22 avril
Je passais hier dans cette rue populaire que j'ai toujours appelée la "rue aux boucheries" - parce qu'elles y étaient deux, autrefois, toutes proches, deux vieilles boucheries aujourd'hui désaffectées qui saignent encore en façade leurs peintures écarlates et leurs céramiques rouge boeuf.
Cela m'a toujours étonnée, cette quantité de vieilles boucheries fermées qu'on voit dans les vieux quartiers ouvriers. Autant que de cafés murés. A croire que le sang et le vin ont fait tourner comme l'eau des moulins les usines de jadis, et qu'ils ont aujourd'hui cédé à la marée montante d'autres flux plus ardents.
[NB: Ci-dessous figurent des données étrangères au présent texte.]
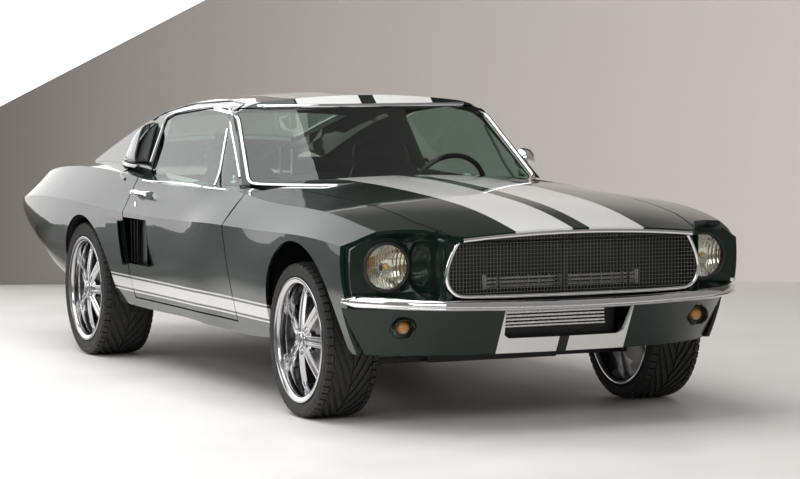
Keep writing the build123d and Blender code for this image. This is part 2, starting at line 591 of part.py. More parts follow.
def blade(curve, z, depth, grow=0.0):
    """Bumper blade along a plan curve of middle, straight's end, corner and tip."""
    (mx, _), (ex, ey), (cx, cy), (tx, ty) = curve
    inward = -depth if mx > 0 else depth
    low = z - BUMPER_HEIGHT / 2 - grow
    solids = []
    for shift, narrow in ((0, 0), (inward, 14)):
        corner_y = cy - narrow
        tip_y = ty - narrow
        back_x = tx + shift + inward * 40
        edges = [
            ThreePointArc((ex + shift, -ey, low), (mx + shift, 0, low), (ex + shift, ey, low)),
            ThreePointArc((ex + shift, ey, low), (cx + shift, corner_y, low), (tx + shift, tip_y, low)),
            Polyline((tx + shift, tip_y, low), (back_x, tip_y, low), (back_x, -tip_y, low), (tx + shift, -tip_y, low)),
            ThreePointArc((tx + shift, -tip_y, low), (cx + shift, -corner_y, low), (ex + shift, -ey, low)),
        ]
        solids.append(extrude(make_face(edges), BUMPER_HEIGHT + 2 * grow, dir=(0, 0, 1)))
    reach = 100 if mx > 0 else -100
    return (solids[0] - solids[1]) & box(tx, mx + reach, -1000, 1000, low - 10, low + BUMPER_HEIGHT + 20)


front_bumper = blade(FRONT_BUMPER, BUMPER_Z, BUMPER_DEPTH)
body_clear = hull(-SEAM) & nose_plan(-SEAM)
front_bumper = front_bumper - (body_clear & box(1900, 2400, -1000, -790, 400, 700))
front_bumper = front_bumper - (body_clear & box(1900, 2400, 790, 1000, 400, 700))
for side in (-1, 1):
    front_bumper += box(RADIATOR_X + 50 + SEAM, 2325, side * 385, side * 415, NOSE_FOOT - 9, NOSE_FOOT - SEAM)
front_bumper = max(front_bumper.solids(), key=lambda s: s.volume)
save("front_bumper", front_bumper)
bay += box(RADIATOR_X, RADIATOR_X + 50, 385, 415, 340, 500 - SEAM) + box(RADIATOR_X, RADIATOR_X + 50, -415, -385, 340, 500 - SEAM)
save("engine_bay", bay)
nose -= blade(FRONT_BUMPER, BUMPER_Z, BUMPER_DEPTH + 1, 1)
save("nose_panel", nose)

rear_bumper = blade(REAR_BUMPER, REAR_BUMPER_Z, BUMPER_DEPTH)
for side in (-1, 1):
    rear_bumper += box(-2332, -2200, side * 385, side * 415, REAR_BUMPER_Z, REAR_BUMPER_Z + 20)
rear_bumper -= hull(-SEAM) & profile(SIDE, -1000, 1000)
rear_bumper = max(rear_bumper.solids(), key=lambda s: s.volume)
save("rear_bumper", rear_bumper)

# ---- scoops -------------------------------------------------------------------------------------
PILLAR_SCOOP = [(-790, 975), (-742, 1150), (-960, 1146), (-1143, 1071), (-1207, 975)]    # x, z
scoop = (profile(PILLAR_SCOOP, -1000, -500) & cabin(-42)) - cabin(-SEAM)
scoop -= plan([(-1215, -640), (-1215, -726), (-742, -806), (-742, -1000), (-1300, -1000), (-1300, -640)], 900, 1200)
scoop = max(scoop.solids(), key=lambda s: s.volume)
save("pillar_scoops", pair(scoop))

# ---- side scoops --------------------------------------------------------------------------------
SCOOP_RISE = 22.0
SCOOP_WALL = 5.0
SCOOP = [(-606, 700), (-596, 490), (-730, 498), (-796, 560), (-800, 640), (-756, 700)]
SCOOP_MOUTH = [(-500, 694), (-500, 497), (-690, 503), (-738, 560), (-742, 640), (-720, 694)]
scoop = (hull(-SCOOP_RISE) - hull(-SEAM)) & profile(SCOOP, -1000, -700)
scoop -= (hull(SCOOP_WALL - SCOOP_RISE) - hull(-SEAM - 2)) & profile(SCOOP_MOUTH, -1000, -700)
scoop = max(scoop.solids(), key=lambda s: s.volume)
save("side_scoops", pair(scoop))

# ---- engine, driveline, cooling -----------------------------------------------------------------
CROSS_TOP = 330.0
SHAFT_Z = 385.0
save("engine", box(1010, 1700, -270, 270, CROSS_TOP + SEAM, 800))
AXLE_Z = REAR_TYRE["radius"]
DIFF_RADIUS = 110.0
driveline = rod_x(0, SHAFT_Z, 80, 420, 1010 - SEAM) + rod_x(0, SHAFT_Z, 34, REAR_AXLE + 20, 420)
driveline -= rod_y(REAR_AXLE, AXLE_Z, DIFF_RADIUS + SEAM, -120, 120)
driveline = max(driveline.solids(), key=lambda s: s.volume)
save("driveline", driveline)
cooler = box(2114, 2136, -262, 262, 352, 486)
cooler_foot = box(RADIATOR_X + 20, 2120, -200, 200, 340 + SEAM, 356)
radiator = box(RADIATOR_X - 48, RADIATOR_X - 8, -330, 330, 340 + SEAM, 762 - SEAM)
save("radiators", Compound([*radiator.solids(), *(cooler + cooler_foot).solids()]))

# ---- wheels and tyres ---------------------------------------------------------------------------
SPOKES = 7
SPINDLE = 20.0
DISC_RADIUS = 165.0
BEAD_RADIUS = 242.0
BARREL_RADIUS = 232.0
HUB_INNER = -50.0          # inner end of the hub, from the wheel's centre plane
HUB_FACE = 22.0            # hub's face, behind the rim's lip


def wheel(tyre):
    """Rim, spokes, hub and brake disc; the axle is Y and the outer side is +Y."""
    half = tyre["width"] / 2 - 1
    lip = 8.0
    section = [(RIM_RADIUS, half), (RIM_RADIUS, half - lip), (BEAD_RADIUS, half - lip),
               (BEAD_RADIUS, lip - half), (RIM_RADIUS, lip - half), (RIM_RADIUS, -half),
               (BARREL_RADIUS, -half), (BARREL_RADIUS, half - 24), (BARREL_RADIUS + 12, half)]
    rim = revolve(make_face(Polyline(*section, close=True)), Axis.Y)
    face = half - HUB_FACE
    rim += rod_y(0, 0, 62, HUB_INNER, face)
    spoke_side = [(40, face), (110, face - 6), (236, half - 62), (236, half - 90), (110, face - 34), (40, face - 34)]
    spoke = extrude(Pos(0, 0, -16) * make_face(Polyline(*spoke_side, close=True)), 32)
    for i in range(SPOKES):
        rim += Rot(0, 90 + i * 360 / SPOKES, 0) * spoke
    rim += rod_y(0, 0, DISC_RADIUS, -32, -12)
    rim -= rod_y(0, 0, SPINDLE + RUN_FIT, HUB_INNER - 10, 45)
    return rim


def tyre_ring(tyre):
    half = tyre["width"] / 2
    top = tyre["radius"]
    section = [(BEAD_RADIUS + SEAM, half - 10), (RIM_RADIUS + 1, half - 10), (RIM_RADIUS + 12, half - 2),
               (top - 32, half), (top - 10, half - 8), (top, half - TYRE_SHOULDER)]
    section = section + [(r, -y) for r, y in reversed(section)]
    return revolve(make_face(Polyline(*section, close=True)), Axis.Y)


for end, x, tyre in (("front", FRONT_AXLE, FRONT_TYRE), ("rear", REAR_AXLE, REAR_TYRE)):
    place = Pos(x, tyre["centre_y"], tyre["radius"])
    left_wheel = place * wheel(tyre)
    left_tyre = place * tyre_ring(tyre)
    save(f"wheel_{end}_left", left_wheel)
    save(f"wheel_{end}_right", mirrored(left_wheel))
    save(f"tyre_{end}_left", left_tyre)
    save(f"tyre_{end}_right", mirrored(left_tyre))

# ---- front suspension and steering --------------------------------------------------------------
HUB_Z = FRONT_TYRE["radius"]
KING_PIN = 10.0
UPRIGHT = (228.0, 432.0)

y_hub = FRONT_TYRE["centre_y"]
upright = box(FRONT_AXLE - 28, FRONT_AXLE + 28, STEER_Y - 15, STEER_Y + 17, *UPRIGHT)
upright += rod_z(FRONT_AXLE, STEER_Y, KING_PIN, UPRIGHT[0] - 24, UPRIGHT[1] + 24)
upright += rod_y(FRONT_AXLE, HUB_Z, 34, STEER_Y, y_hub + HUB_INNER - SEAM)
upright += rod_y(FRONT_AXLE, HUB_Z, SPINDLE, STEER_Y, y_hub + 44)
upright += box(FRONT_AXLE - 187, FRONT_AXLE - 20, STEER_Y - 5, STEER_Y + 15, HUB_Z - 30, HUB_Z + 30)
caliper = box(FRONT_AXLE - 187, FRONT_AXLE - 110, STEER_Y, y_hub + 3, HUB_Z - 30, HUB_Z + 30)
caliper -= box(FRONT_AXLE - DISC_RADIUS - 6, FRONT_AXLE, y_hub - 38, y_hub - 6, 0, 600)
save("knuckle_left", upright + caliper)
save("knuckle_right", mirrored(upright + caliper))

cross = box(FRONT_AXLE - 60, FRONT_AXLE + 60, -300, 300, 205, CROSS_TOP)
cross += box(FRONT_AXLE - 60, FRONT_AXLE + 60, -440, 440, 250, FLOOR - SEAM)
upper_arms = []
for side in (-1, 1):
    y = side * STEER_Y
    low_boss = rod_z(FRONT_AXLE, y, 20, 205, UPRIGHT[0] - SEAM)
    low_arm = box(FRONT_AXLE - 16, FRONT_AXLE + 16, side * 290, y, 205, UPRIGHT[0] - SEAM)
    cross = cross + low_boss + low_arm - rod_z(FRONT_AXLE, y, KING_PIN + RUN_FIT, 150, UPRIGHT[0])
    boss = rod_z(FRONT_AXLE, y, 20, UPRIGHT[1] + SEAM, UPRIGHT[1] + 22)
    arm = box(FRONT_AXLE - 16, FRONT_AXLE + 16, side * (APRON_Y + 10 + SEAM), y, UPRIGHT[1] + SEAM, UPRIGHT[1] + 22)
    upper_arms.append(boss + arm - rod_z(FRONT_AXLE, y, KING_PIN + RUN_FIT, UPRIGHT[1], UPRIGHT[1] + 50))
save("front_suspension", Compound([*cross.solids(), *upper_arms[0].solids(), *upper_arms[1].solids()]))

# ---- rear suspension, exhaust, fuel tank --------------------------------------------------------
LEAF = [(-930, 449.7), (-930, 405), (REAR_AXLE, 262), (-1850, 405), (-1850, 449.7), (-1835, 449.7), (-1835, 418),
        (REAR_AXLE, 276), (-945, 418), (-945, 449.7)]
axle = rod_y(REAR_AXLE, AXLE_Z, 38, -(REAR_TYRE["centre_y"] + HUB_INNER - SEAM), REAR_TYRE["centre_y"] + HUB_INNER - SEAM)
axle += rod_y(REAR_AXLE, AXLE_Z, DIFF_RADIUS, -95, 95)
axle += rod_y(REAR_AXLE, AXLE_Z, SPINDLE, -(REAR_TYRE["centre_y"] + 44), REAR_TYRE["centre_y"] + 44)
for side in (-1, 1):
    y0, y1 = sorted((side * (RAIL_Y - 30), side * (RAIL_Y + 30)))
    axle += profile(LEAF, y0, y1)
    axle += box(REAR_AXLE - 40, REAR_AXLE + 40, y0, y1, 262, 310)
save("rear_suspension", axle)

PIPE_Z = 252.0
PIPE_Y = 300.0
pipe = rod_x(-PIPE_Y, PIPE_Z, 28, -2230, 1000)
pipe += box(-750, -250, -PIPE_Y - 80, -PIPE_Y + 80, 218, 290)
pipe += box(-520, -480, -PIPE_Y - 10, -PIPE_Y + 10, 280, FLOOR - SEAM)
pipe += box(-2170, -2150, -PIPE_Y - 10, -PIPE_Y + 10, PIPE_Z, TRUNK_FLOOR - SEAM)
save("exhaust", pair(pipe))
save("fuel_tank", box(-2100, -1620, -255, 255, 420, TRUNK_FLOOR - SEAM))

# ---- cabin --------------------------------------------------------------------------------------
DASH_FACE = 430.0
DASH = [(DASH_FACE, 770), (DASH_FACE, 862), (450, 880), (560, 872), (640, 845), (FIREWALL - 10 - SEAM, 845),
        (FIREWALL - 10 - SEAM, 640), (560, 640)]
save("dashboard", profile(DASH, -DOOR_RAIL + 12, DOOR_RAIL - 12))

SEAT_Y = 378.0
SEAT_WIDTH = 450.0
SEAT = [(-360, FLOOR_TOP + SEAM), (150, FLOOR_TOP + SEAM), (190, 500), (150, 540), (-230, 505), (-395, 1000),
        (-430, 1060), (-510, 1060), (-525, 1010), (-420, 500)]
seat = profile(SEAT, -SEAT_Y - SEAT_WIDTH / 2, -SEAT_Y + SEAT_WIDTH / 2)
save("front_seats", pair(seat))
BENCH = [(-610, FLOOR_TOP + SEAM), (-610, 500), (-850, 480), (-960, 835), (-1060, 835), (-975, 580 + SEAM),
         (SEAT_RISER + SEAM, 580 + SEAM), (SEAT_RISER + SEAM, FLOOR_TOP + SEAM)]
bench = profile(BENCH, -575, 575) - box(-1000, -500, -TUNNEL - SEAM, TUNNEL + SEAM, 200, TUNNEL_TOP + SEAM)
save("rear_seat", bench)

STEERING = dict(x=350.0, y=370.0, z=845.0, radius=185.0, tilt=110.0)
helm = Torus(STEERING["radius"], 13) + Cylinder(34, 30)
helm += Box(30, 2 * STEERING["radius"] - 14, 8)
helm += Pos(STEERING["radius"] / 2, 0, 0) * Box(STEERING["radius"] - 7, 34, 8)
helm += Pos(0, 0, 80) * Cylinder(22, 160)
helm = Pos(STEERING["x"], STEERING["y"], STEERING["z"]) * Rot(0, STEERING["tilt"], 0) * helm
helm -= box(DASH_FACE - SEAM, 900, 200, 500, 600, 882)
helm = max(helm.solids(), key=lambda s: s.volume)
save("steering_wheel", helm)

MIRROR = dict(x=218.0, y=843.0, z=988.0, radius=52.0)
mirror_head = rod_x(MIRROR["y"], MIRROR["z"], MIRROR["radius"], MIRROR["x"] - 14, MIRROR["x"] + 14)
mirror_stalk = box(MIRROR["x"] - 10, MIRROR["x"] + 10, 785, 803, 880, MIRROR["z"])
save("door_mirror", (mirror_head + mirror_stalk) - HULL_CLEAR)
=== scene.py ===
from math import cos, pi, radians, sin, sqrt

import bmesh
import bpy
from mathutils import Matrix, Vector
from mathutils.bvhtree import BVHTree


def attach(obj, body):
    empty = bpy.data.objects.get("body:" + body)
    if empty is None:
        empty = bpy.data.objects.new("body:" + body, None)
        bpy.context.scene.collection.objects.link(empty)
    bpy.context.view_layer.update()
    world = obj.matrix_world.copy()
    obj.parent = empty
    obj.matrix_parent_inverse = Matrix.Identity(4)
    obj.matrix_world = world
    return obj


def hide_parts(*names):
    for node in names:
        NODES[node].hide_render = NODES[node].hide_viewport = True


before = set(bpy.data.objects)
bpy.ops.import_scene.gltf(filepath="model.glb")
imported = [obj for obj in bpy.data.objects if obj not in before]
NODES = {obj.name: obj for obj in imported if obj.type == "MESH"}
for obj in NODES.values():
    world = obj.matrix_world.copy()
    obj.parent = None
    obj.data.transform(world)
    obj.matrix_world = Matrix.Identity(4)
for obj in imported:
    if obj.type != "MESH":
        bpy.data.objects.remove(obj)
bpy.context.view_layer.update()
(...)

Cette boucherie-ci n'était plus à vendre ni à louer. Elle était devenue, par la grâce d'un chevalet planté en pleins reflets sur l'ombre de la vitrine, boucherie artistique.
Dans la trouble obscurité du dedans, un jeune homme s'affairait et marchait en tous sens.
C'est qu'il allait inaugurer le lendemain. Qu'il n'y avait pas grand chose à exposer. Qu'il avait peur de ne pas être prêt. Peur qu'on oublie de venir. Peur que ce ne soit pas vraiment une boucherie, son 22 avril, mais juste un four obscur.
C'est qu'il était plein d'espoir. Qu'il allait travailler pour l'amour des arts. Qu'il allait vendre ici de la chair vive de bon boeuf-sur-le-toit, et de fermes bavettes taillées saignantes et crues sur l'étal d'avant-garde.
J'ai trouvé véritablement fabuleuse cette inauguration, en pleine fièvre électorale, d'une galerie d'artistes pauvres.
Et je me suis dit que nous vivions dans un monde, comme cela, où certains tremblent d'orgueil, à l'idée d'inaugurer sur toutes les télés un règne à l'Elysée, tandis que d'autres s'agitent et se tourmentent, risquant leurs économies maigres et leur tirelire éphémère, seuls et déjà vaincus, anxieux d'inaugurer quand même leur minuscule temple des arts.